We Don’t Do This Sort of Thing
The Fellowship | February 1, 2017
Life: June 8, 1913 – June 25, 2007
Why you should know her: A Dutch Christian and member of the Salvation Army, Alida Bosshardt sheltered and cared for many Jewish children during the Holocaust.
Born into a Christian family in Utrecht, Netherlands, Alida Bosshardt showed herself to be independent and strong-willed from a young age. While still a teenager, she joined the Salvation Army.
Alida began caring for children from broken homes in Amsterdam’s Jewish area. By 1941, four of the children Alida cared for were the Jewish Terhorst sisters – Hendrina, Helena, Dimphina, and Roosje. Around the same time, the Nazis had occupied the country. The Germans not only began to persecute Dutch Jews, but also outlawed the Salvation Army, seizing the group’s property and funds. The house Alida ran, though, continued to house children, but as a private residence.

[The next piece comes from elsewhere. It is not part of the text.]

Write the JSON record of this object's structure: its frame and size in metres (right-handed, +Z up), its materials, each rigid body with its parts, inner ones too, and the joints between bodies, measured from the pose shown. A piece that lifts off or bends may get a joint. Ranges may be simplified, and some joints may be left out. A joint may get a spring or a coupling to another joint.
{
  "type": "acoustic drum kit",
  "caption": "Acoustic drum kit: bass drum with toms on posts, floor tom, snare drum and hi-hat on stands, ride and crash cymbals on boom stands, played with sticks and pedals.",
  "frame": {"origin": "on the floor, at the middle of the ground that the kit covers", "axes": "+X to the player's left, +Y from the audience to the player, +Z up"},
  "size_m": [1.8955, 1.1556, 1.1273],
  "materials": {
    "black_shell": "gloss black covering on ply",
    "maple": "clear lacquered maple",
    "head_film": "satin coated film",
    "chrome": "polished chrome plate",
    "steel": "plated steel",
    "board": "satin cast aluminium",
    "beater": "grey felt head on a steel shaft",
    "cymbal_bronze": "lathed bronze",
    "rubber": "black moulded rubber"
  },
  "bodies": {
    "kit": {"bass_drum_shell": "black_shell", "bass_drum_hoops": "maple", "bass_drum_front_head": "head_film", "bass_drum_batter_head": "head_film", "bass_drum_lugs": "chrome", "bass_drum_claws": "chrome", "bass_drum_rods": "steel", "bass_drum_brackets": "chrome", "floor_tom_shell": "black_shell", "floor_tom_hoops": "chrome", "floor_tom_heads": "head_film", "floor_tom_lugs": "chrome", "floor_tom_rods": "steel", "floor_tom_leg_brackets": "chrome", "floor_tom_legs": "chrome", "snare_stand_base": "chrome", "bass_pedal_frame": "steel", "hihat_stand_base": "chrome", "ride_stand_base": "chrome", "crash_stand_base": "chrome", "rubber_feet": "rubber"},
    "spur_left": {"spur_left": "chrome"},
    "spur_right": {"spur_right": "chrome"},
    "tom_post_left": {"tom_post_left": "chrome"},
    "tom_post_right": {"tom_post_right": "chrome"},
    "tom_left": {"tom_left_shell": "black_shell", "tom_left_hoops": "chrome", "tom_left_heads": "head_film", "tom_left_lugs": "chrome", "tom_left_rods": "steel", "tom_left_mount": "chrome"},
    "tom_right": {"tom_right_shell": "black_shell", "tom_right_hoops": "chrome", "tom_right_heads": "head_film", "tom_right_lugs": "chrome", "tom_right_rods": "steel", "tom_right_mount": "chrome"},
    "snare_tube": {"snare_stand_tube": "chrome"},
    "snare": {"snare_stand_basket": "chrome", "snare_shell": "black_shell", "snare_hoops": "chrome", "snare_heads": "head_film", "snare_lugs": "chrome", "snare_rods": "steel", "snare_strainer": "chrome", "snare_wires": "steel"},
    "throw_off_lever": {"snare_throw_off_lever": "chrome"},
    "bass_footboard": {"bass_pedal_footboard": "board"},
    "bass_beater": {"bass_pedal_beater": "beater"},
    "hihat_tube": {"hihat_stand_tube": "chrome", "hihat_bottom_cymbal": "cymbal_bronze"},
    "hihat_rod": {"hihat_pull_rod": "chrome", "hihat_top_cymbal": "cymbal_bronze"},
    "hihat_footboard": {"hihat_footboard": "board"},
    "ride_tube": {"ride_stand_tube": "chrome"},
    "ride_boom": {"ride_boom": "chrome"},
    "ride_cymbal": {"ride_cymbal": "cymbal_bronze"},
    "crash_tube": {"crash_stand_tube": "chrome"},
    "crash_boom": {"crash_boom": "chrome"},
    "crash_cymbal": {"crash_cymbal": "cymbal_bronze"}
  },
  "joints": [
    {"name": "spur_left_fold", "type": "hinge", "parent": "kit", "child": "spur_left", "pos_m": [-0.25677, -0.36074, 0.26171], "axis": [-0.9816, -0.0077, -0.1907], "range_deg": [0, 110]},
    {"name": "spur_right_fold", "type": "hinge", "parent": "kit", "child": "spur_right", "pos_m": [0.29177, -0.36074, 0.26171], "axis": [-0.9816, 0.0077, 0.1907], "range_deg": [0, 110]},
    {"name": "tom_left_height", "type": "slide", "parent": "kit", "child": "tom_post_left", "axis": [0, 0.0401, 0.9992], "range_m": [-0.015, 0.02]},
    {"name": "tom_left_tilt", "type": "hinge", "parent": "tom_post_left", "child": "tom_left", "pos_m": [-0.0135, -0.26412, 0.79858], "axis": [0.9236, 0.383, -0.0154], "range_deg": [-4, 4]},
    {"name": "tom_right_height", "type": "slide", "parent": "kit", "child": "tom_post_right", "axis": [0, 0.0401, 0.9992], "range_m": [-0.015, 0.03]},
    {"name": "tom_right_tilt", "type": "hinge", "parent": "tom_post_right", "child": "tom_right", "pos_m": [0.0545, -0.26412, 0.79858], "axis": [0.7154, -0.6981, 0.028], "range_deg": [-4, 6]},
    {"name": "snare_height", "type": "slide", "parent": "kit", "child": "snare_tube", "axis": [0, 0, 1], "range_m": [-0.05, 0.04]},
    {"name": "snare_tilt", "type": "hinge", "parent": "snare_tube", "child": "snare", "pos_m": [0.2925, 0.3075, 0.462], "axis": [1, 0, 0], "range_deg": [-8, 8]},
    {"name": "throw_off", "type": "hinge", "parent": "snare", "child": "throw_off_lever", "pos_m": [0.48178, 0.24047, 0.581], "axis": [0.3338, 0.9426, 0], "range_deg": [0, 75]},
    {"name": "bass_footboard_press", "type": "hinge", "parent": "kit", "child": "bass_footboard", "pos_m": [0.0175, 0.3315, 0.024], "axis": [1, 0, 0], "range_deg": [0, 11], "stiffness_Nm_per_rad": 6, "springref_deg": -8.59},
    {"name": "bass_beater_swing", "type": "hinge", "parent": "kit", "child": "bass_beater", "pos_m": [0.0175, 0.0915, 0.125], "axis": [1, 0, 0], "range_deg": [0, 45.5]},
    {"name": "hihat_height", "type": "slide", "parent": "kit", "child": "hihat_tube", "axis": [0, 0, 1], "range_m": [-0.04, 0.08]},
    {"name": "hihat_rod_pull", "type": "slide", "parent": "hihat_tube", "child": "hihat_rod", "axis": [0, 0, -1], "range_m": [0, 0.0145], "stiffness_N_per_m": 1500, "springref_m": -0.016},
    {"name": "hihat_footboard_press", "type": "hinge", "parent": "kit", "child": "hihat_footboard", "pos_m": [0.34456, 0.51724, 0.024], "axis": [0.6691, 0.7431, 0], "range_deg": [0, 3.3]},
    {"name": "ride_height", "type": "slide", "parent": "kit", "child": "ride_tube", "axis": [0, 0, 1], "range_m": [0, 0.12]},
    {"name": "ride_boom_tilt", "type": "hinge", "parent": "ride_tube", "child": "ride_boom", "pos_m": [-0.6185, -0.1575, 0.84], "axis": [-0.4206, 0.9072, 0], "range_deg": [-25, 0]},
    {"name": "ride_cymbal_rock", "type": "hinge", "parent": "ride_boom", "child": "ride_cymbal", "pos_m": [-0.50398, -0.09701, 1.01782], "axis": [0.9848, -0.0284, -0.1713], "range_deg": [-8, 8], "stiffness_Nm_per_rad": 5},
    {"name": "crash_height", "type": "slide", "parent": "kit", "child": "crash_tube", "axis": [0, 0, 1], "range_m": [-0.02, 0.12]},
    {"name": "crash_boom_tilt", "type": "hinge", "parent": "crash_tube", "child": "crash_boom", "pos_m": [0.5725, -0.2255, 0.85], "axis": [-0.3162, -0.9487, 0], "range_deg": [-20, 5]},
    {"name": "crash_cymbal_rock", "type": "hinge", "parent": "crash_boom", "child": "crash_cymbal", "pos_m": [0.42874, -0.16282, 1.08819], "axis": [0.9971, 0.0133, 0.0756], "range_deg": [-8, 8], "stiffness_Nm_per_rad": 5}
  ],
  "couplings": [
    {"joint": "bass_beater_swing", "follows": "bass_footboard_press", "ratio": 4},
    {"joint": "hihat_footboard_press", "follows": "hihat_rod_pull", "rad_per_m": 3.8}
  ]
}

Many Jewish families began bringing their babies to Alida, sure that she could find hiding places for the children. Alida did so, even carrying the young ones around Amsterdam on her bicycle.
Soon, however, the Nazis closed down Alida’s home. Taking as many children as she could with her, Alida found a new apartment and continued caring for her wards. During the move, she pulled the Nazi-required yellow Stars of David from the children’s clothing, explaining, “We don’t do this sort of thing.”

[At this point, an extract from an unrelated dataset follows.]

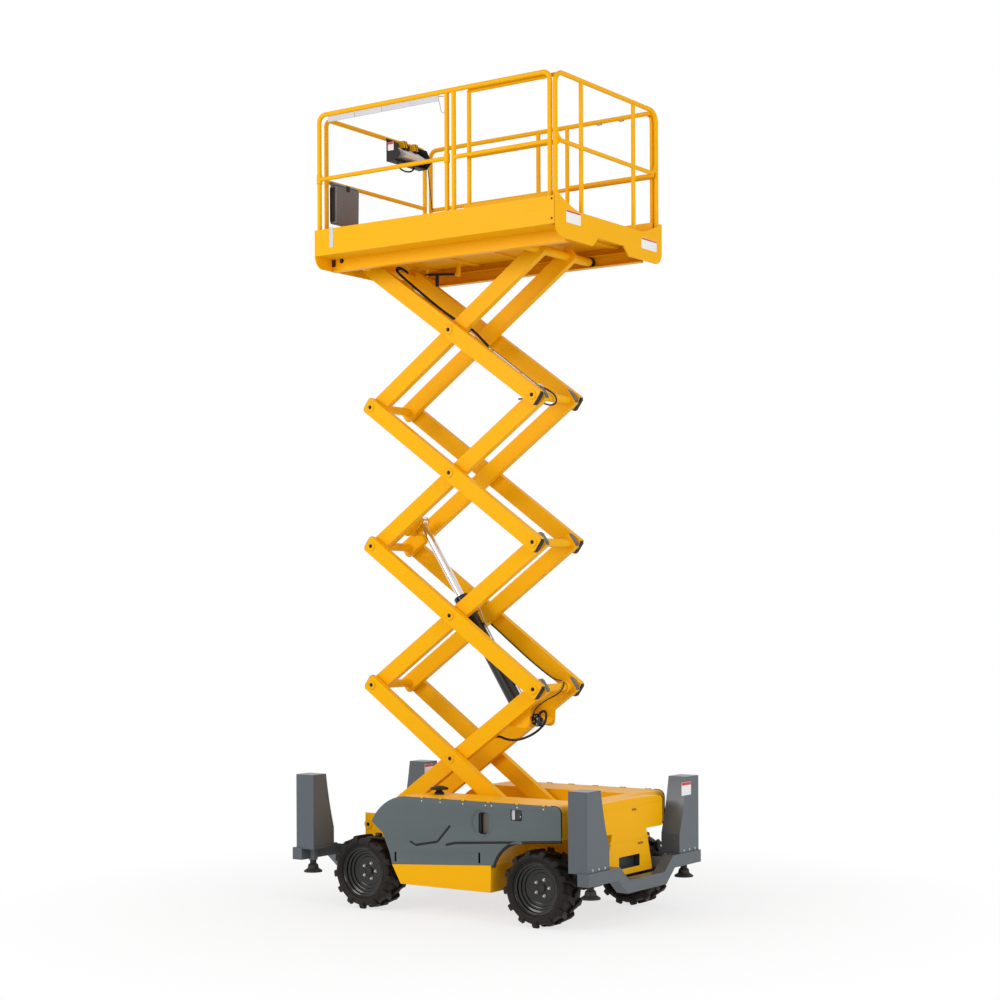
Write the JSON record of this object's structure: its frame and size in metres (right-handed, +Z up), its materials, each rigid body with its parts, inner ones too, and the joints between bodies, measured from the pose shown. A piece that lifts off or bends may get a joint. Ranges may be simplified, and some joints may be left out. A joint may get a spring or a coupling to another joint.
{
  "type": "rough-terrain scissor lift",
  "caption": "Wheeled scissor lift with four crossed-arm stages, a central lift cylinder, a railed platform with a roll-out deck, and a screw-down stabiliser at each corner.",
  "frame": {"origin": "on the ground, under the middle of the machine's length and width", "axes": "+X towards the steered end with the roll-out deck, +Y across, +Z up"},
  "size_m": [3.22, 1.91, 7.253],
  "materials": {
    "yellow_paint": "gloss enamel",
    "grey_cover": "satin moulded covers",
    "grey_paint": "satin enamel",
    "black_paint": "satin enamel",
    "tyre_rubber": "matt",
    "chrome_rod": "polished",
    "leg_steel": "satin",
    "axle_iron": "painted casting",
    "engine_iron": "rough",
    "tank_steel": "satin",
    "black_plastic": "matt",
    "grey_plastic": "matt",
    "pale_plastic": "satin",
    "roller_steel": "turned",
    "slider_plastic": "satin"
  },
  "bodies": {
    "chassis": {"chassis_frame": "yellow_paint", "cabinet_near": "yellow_paint", "cabinet_far": "yellow_paint", "engine_block": "engine_iron", "oil_tank": "tank_steel", "end_hood": "yellow_paint", "front_bumper": "grey_paint", "rear_bumper": "grey_paint", "leg_cover_front_near": "grey_paint", "leg_cover_front_far": "grey_paint", "leg_cover_rear_near": "grey_paint", "leg_cover_rear_far": "grey_paint", "front_axle": "axle_iron", "rear_axle": "axle_iron", "filler_cap": "black_plastic"},
    "inner_1": {"inner_arms_1": "yellow_paint"},
    "outer_1": {"outer_arms_1": "yellow_paint", "track_rollers": "roller_steel"},
    "inner_2": {"inner_arms_2": "yellow_paint"},
    "outer_2": {"outer_arms_2": "yellow_paint"},
    "inner_3": {"inner_arms_3": "yellow_paint"},
    "outer_3": {"outer_arms_3": "yellow_paint"},
    "inner_4": {"inner_arms_4": "yellow_paint", "slide_blocks": "slider_plastic"},
    "outer_4": {"outer_arms_4": "yellow_paint"},
    "platform": {"platform_deck": "yellow_paint", "guardrail_near": "yellow_paint", "guardrail_far": "yellow_paint", "guardrail_rear": "yellow_paint", "rail_strip": "pale_plastic", "control_box": "black_plastic", "document_box": "grey_plastic"},
    "roll_out": {"roll_out_deck": "yellow_paint", "guardrail_front": "yellow_paint"},
    "entry_bar": {"entry_bar": "yellow_paint"},
    "cylinder_barrel": {"lift_cylinder_barrel": "black_paint"},
    "cylinder_rod": {"lift_cylinder_rod": "chrome_rod"},
    "knuckle_near": {"knuckle_near": "axle_iron"},
    "side_cover_near": {"side_cover_near": "grey_cover"},
    "wheel_front_near": {"rim_front_near": "black_paint", "tyre_front_near": "tyre_rubber"},
    "leg_front_near": {"stabiliser_leg_front_near": "leg_steel"},
    "wheel_rear_near": {"rim_rear_near": "black_paint", "tyre_rear_near": "tyre_rubber"},
    "leg_rear_near": {"stabiliser_leg_rear_near": "leg_steel"},
    "knuckle_far": {"knuckle_far": "axle_iron"},
    "side_cover_far": {"side_cover_far": "grey_cover"},
    "wheel_front_far": {"rim_front_far": "black_paint", "tyre_front_far": "tyre_rubber"},
    "leg_front_far": {"stabiliser_leg_front_far": "leg_steel"},
    "wheel_rear_far": {"rim_rear_far": "black_paint", "tyre_rear_far": "tyre_rubber"},
    "leg_rear_far": {"stabiliser_leg_rear_far": "leg_steel"}
  },
  "joints": [
    {"name": "scissor_raise", "type": "hinge", "parent": "chassis", "child": "inner_1", "pos_m": [-1.152, 0, 0.703], "axis": [0, -1, 0], "range_deg": [-30.5, 13.9]},
    {"name": "stage_1_cross", "type": "hinge", "parent": "inner_1", "child": "outer_1", "pos_m": [-0.24426, 0, 1.35048], "axis": [0, -1, 0], "range_deg": [-27.9, 61.1]},
    {"name": "stage_2_foot", "type": "hinge", "parent": "outer_1", "child": "inner_2", "pos_m": [-1.152, 0, 1.99797], "axis": [0, -1, 0], "range_deg": [-61.1, 27.9]},
    {"name": "stage_2_cross", "type": "hinge", "parent": "inner_2", "child": "outer_2", "pos_m": [-0.24426, 0, 2.64545], "axis": [0, -1, 0], "range_deg": [-27.9, 61.1]},
    {"name": "stage_3_foot", "type": "hinge", "parent": "outer_2", "child": "inner_3", "pos_m": [-1.152, 0, 3.29293], "axis": [0, -1, 0], "range_deg": [-61.1, 27.9]},
    {"name": "stage_3_cross", "type": "hinge", "parent": "inner_3", "child": "outer_3", "pos_m": [-0.24426, 0, 3.94042], "axis": [0, -1, 0], "range_deg": [-27.9, 61.1]},
    {"name": "stage_4_foot", "type": "hinge", "parent": "outer_3", "child": "inner_4", "pos_m": [-1.152, 0, 4.5879], "axis": [0, -1, 0], "range_deg": [-61.1, 27.9]},
    {"name": "stage_4_cross", "type": "hinge", "parent": "inner_4", "child": "outer_4", "pos_m": [-0.24426, 0, 5.23539], "axis": [0, -1, 0], "range_deg": [-27.9, 61.1]},
    {"name": "platform_pivot", "type": "hinge", "parent": "outer_4", "child": "platform", "pos_m": [-1.152, 0, 5.88287], "axis": [0, -1, 0], "range_deg": [-30.6, 14]},
    {"name": "cylinder_tilt", "type": "hinge", "parent": "inner_1", "child": "cylinder_barrel", "pos_m": [0.35289, 0, 1.6843], "axis": [0, -1, 0], "range_deg": [-29.66, 64.97]},
    {"name": "cylinder_stroke", "type": "slide", "parent": "cylinder_barrel", "child": "cylinder_rod", "axis": [-0.5394, 0, 0.8421], "range_m": [-0.7632, 0.3489]},
    {"name": "deck_roll_out", "type": "slide", "parent": "platform", "child": "roll_out", "axis": [1, 0, 0], "range_m": [0, 0.9]},
    {"name": "entry_lift", "type": "slide", "parent": "platform", "child": "entry_bar", "axis": [0, 0, 1], "range_m": [0, 0.45]},
    {"name": "steer_near", "type": "hinge", "parent": "chassis", "child": "knuckle_near", "pos_m": [1.02, -0.6, 0.333], "axis": [0, 0, 1], "range_deg": [-24, 24]},
    {"name": "cover_near_lift", "type": "hinge", "parent": "chassis", "child": "side_cover_near", "pos_m": [0.2675, -0.87, 1.045], "axis": [-1, 0, 0], "range_deg": [0, 80]},
    {"name": "spin_front_near", "type": "hinge", "parent": "knuckle_near", "child": "wheel_front_near", "pos_m": [1.02, -0.74, 0.333], "axis": [0, 1, 0], "continuous": true},
    {"name": "leg_front_near_drop", "type": "slide", "parent": "chassis", "child": "leg_front_near", "axis": [0, 0, -1], "range_m": [0, 0.35]},
    {"name": "spin_rear_near", "type": "hinge", "parent": "chassis", "child": "wheel_rear_near", "pos_m": [-0.86, -0.74, 0.333], "axis": [0, 1, 0], "continuous": true},
    {"name": "leg_rear_near_drop", "type": "slide", "parent": "chassis", "child": "leg_rear_near", "axis": [0, 0, -1], "range_m": [0, 0.35]},
    {"name": "steer_far", "type": "hinge", "parent": "chassis", "child": "knuckle_far", "pos_m": [1.02, 0.6, 0.333], "axis": [0, 0, 1], "range_deg": [-24.1, 24.1]},
    {"name": "cover_far_lift", "type": "hinge", "parent": "chassis", "child": "side_cover_far", "pos_m": [0.2675, 0.87, 1.045], "axis": [1, 0, 0], "range_deg": [0, 80]},
    {"name": "spin_front_far", "type": "hinge", "parent": "knuckle_far", "child": "wheel_front_far", "pos_m": [1.02, 0.74, 0.333], "axis": [0, 1, 0], "continuous": true},
    {"name": "leg_front_far_drop", "type": "slide", "parent": "chassis", "child": "leg_front_far", "axis": [0, 0, -1], "range_m": [0, 0.35]},
    {"name": "spin_rear_far", "type": "hinge", "parent": "chassis", "child": "wheel_rear_far", "pos_m": [-0.86, 0.74, 0.333], "axis": [0, 1, 0], "continuous": true},
    {"name": "leg_rear_far_drop", "type": "slide", "parent": "chassis", "child": "leg_rear_far", "axis": [0, 0, -1], "range_m": [0, 0.35]}
  ],
  "couplings": [
    {"joint": "stage_1_cross", "follows": "scissor_raise", "ratio": -2},
    {"joint": "stage_2_foot", "follows": "scissor_raise", "ratio": 2},
    {"joint": "stage_2_cross", "follows": "scissor_raise", "ratio": -2},
    {"joint": "stage_3_foot", "follows": "scissor_raise", "ratio": 2},
    {"joint": "stage_3_cross", "follows": "scissor_raise", "ratio": -2},
    {"joint": "stage_4_foot", "follows": "scissor_raise", "ratio": 2},
    {"joint": "stage_4_cross", "follows": "scissor_raise", "ratio": -2},
    {"joint": "platform_pivot", "follows": "scissor_raise", "ratio": 1},
    {"joint": "cylinder_tilt", "follows": "scissor_raise", "ratio": -2.127},
    {"joint": "cylinder_stroke", "follows": "scissor_raise", "m_per_rad": 1.43},
    {"joint": "steer_far", "follows": "steer_near", "ratio": 1}
  ]
}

After their new home was nearly destroyed by an errant bomb, Alida and the children moved. When such moves became more common, she found hiding places for the children.
Like so many during this dark chapter of history, Alida was betrayed and arrested by the Germans. But while she was being held at Gestapo headquarters, she escaped. Aware of the danger Alida faced, her superiors ordered that Alida, herself, go into hiding. She complied, but as soon as the immediate threat passed, Alida once again began rescuing and caring for Jewish children. She did so until the war’s end, and kept in touch with the children she had saved for decades afterwards, well into her 90s. In 2004, Yad Vashem recognized Alida Bosshardt as Righteous Among the Nations.